In the age of CX dominance, the first aspect of designing a gracefully degradable system is probably obvious. These are the twin design features of fail fast (setting aggressive timeouts such that failing components won’t make the entire system crawl to a halt) and fall backs (designs that allows for fall back to lower quality). Once the failure has been “injected” comes the critical part –  test it.

Graceful degradation may begin with causing the failure to see what happens, but it is equally thinking about what to expect before it happens, and what was designed to happen when it does take place?

How to introduce GD in banking user journeys

  • Rather than stating the entire app being down, build portions (especially information vending) that are serviceable from multiple sources of the same truth.
  • For transactions, even as the promise and intent are to provide straight through processing, the architecture should be message driven. It should switch between request/response at full availability and publish/subscribe on lower service levels.
  • Create secure embedded data stores within customer apps that isn’t network-dependent or has to seek enterprise app(s) for every function.

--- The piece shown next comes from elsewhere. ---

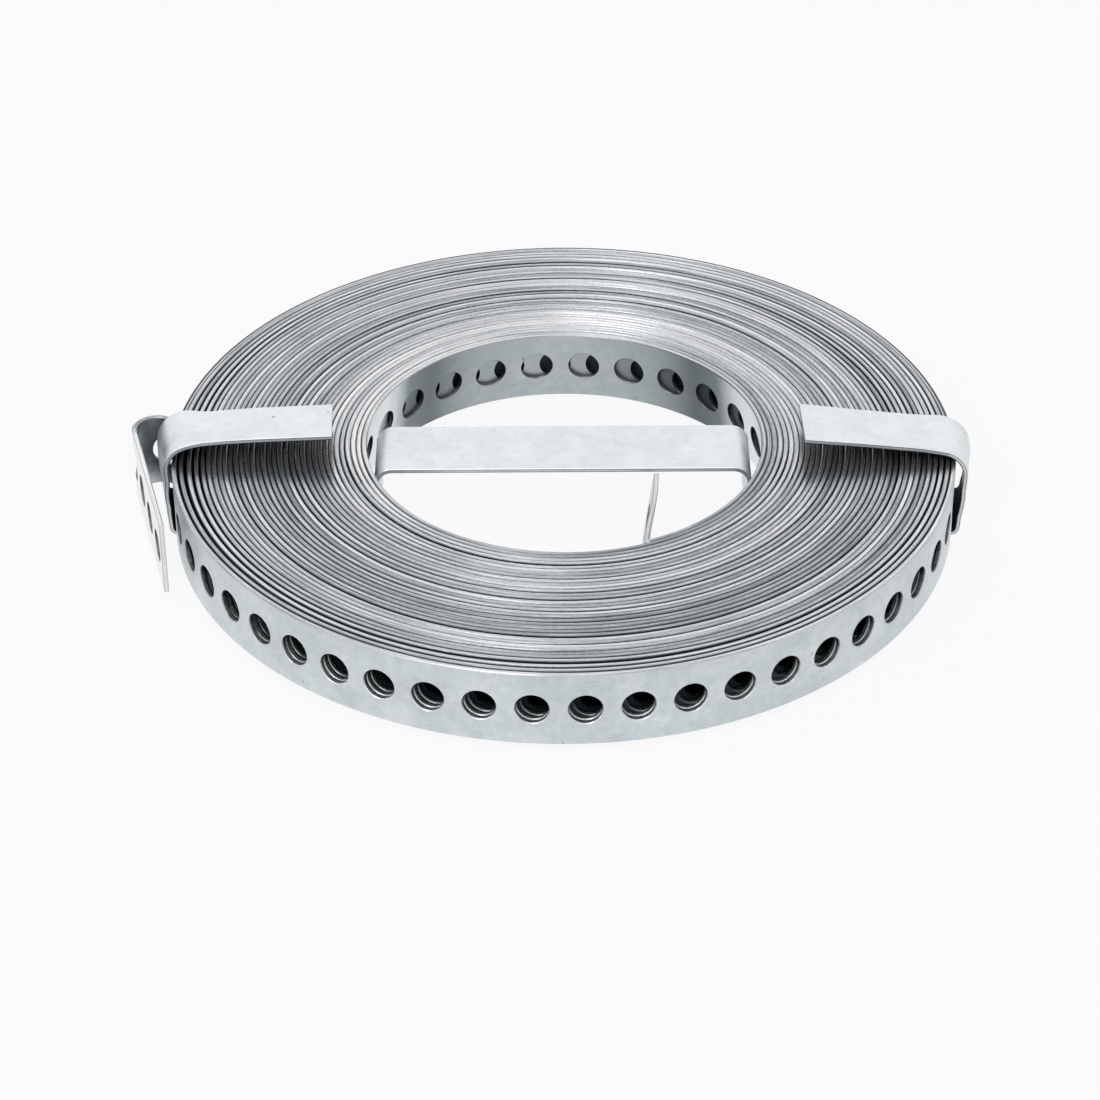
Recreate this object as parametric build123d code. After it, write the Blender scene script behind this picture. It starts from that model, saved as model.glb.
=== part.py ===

Seizing the future – learning the Netflix way

No matter the cause, the fact that technology will disappoint, can be countered by the question: How can we handle the failure gracefully? What stops us from planning ahead to keep our customers happy? Ahead. Not after the feature is built, the product tested, and the version released. The profits of heeding GD lessons come to us from another iconic brand – Netflix. After its 2o12 Christmas eve outage when across parts of US, Canada, and Latin America programming went off-stream, the company put in a slew of GD measures. Netflix today regularly uses external services to simulate service failure, automates zone failover and recovery, and de-risks critical dependencies.

Eventually like Netflix, if banks are to increase GD into their operational systems, they must begin by rethinking their resiliency philosophy.